The bill increases transparency and data-driven pricing for flood risk (helping buyers and improving insurer accuracy) but raises privacy risks and the likelihood that properties with bad flood histories will face higher costs or reduced coverage.
Homebuyers, current owners, and renters gain access to property-level flood claim histories and claim dollar amounts, enabling more informed purchase, sale, and insurance decisions.
Participating insurers can use combined NFIP and private-policy data for underwriting and rate-setting, improving pricing accuracy and potentially reducing cross-subsidization across policyholders.
A centralized data exchange can speed claims adjustment and coordination between the NFIP and private insurers, potentially shortening claim resolution times for policyholders.

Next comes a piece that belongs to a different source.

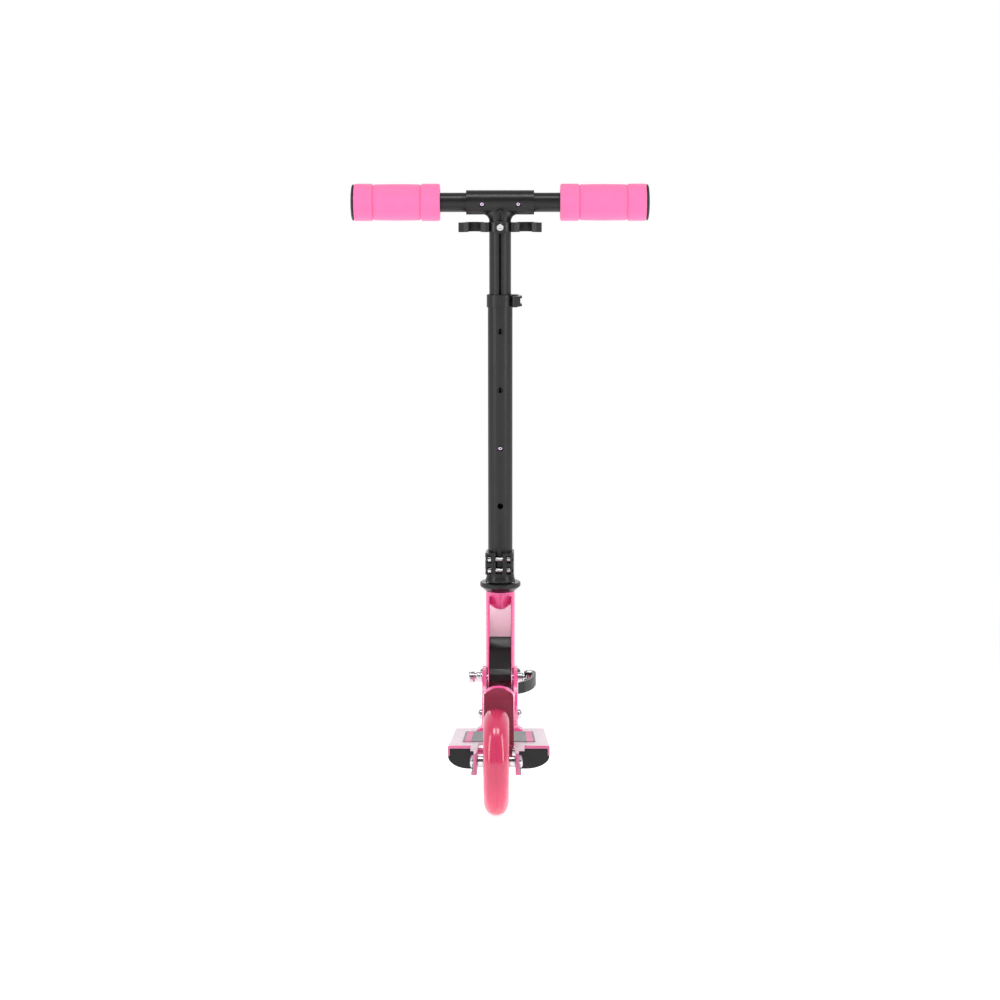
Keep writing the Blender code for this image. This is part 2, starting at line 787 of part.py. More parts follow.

Homeowners, renters, and small businesses with costly flood histories could face higher premiums or reduced availability of private coverage as insurers use the disclosed data to raise rates or deny policies.
Expanded data sharing and treating disclosures as a 'routine use' increases the risk that sensitive property and claims data will be exposed, shared more widely within government or with contractors, or otherwise misused, eroding owner privacy and control over their information.
Requirements that insurers provide data in Administrator-prescribed formats create compliance costs for insurers that could be passed on to consumers through higher premiums.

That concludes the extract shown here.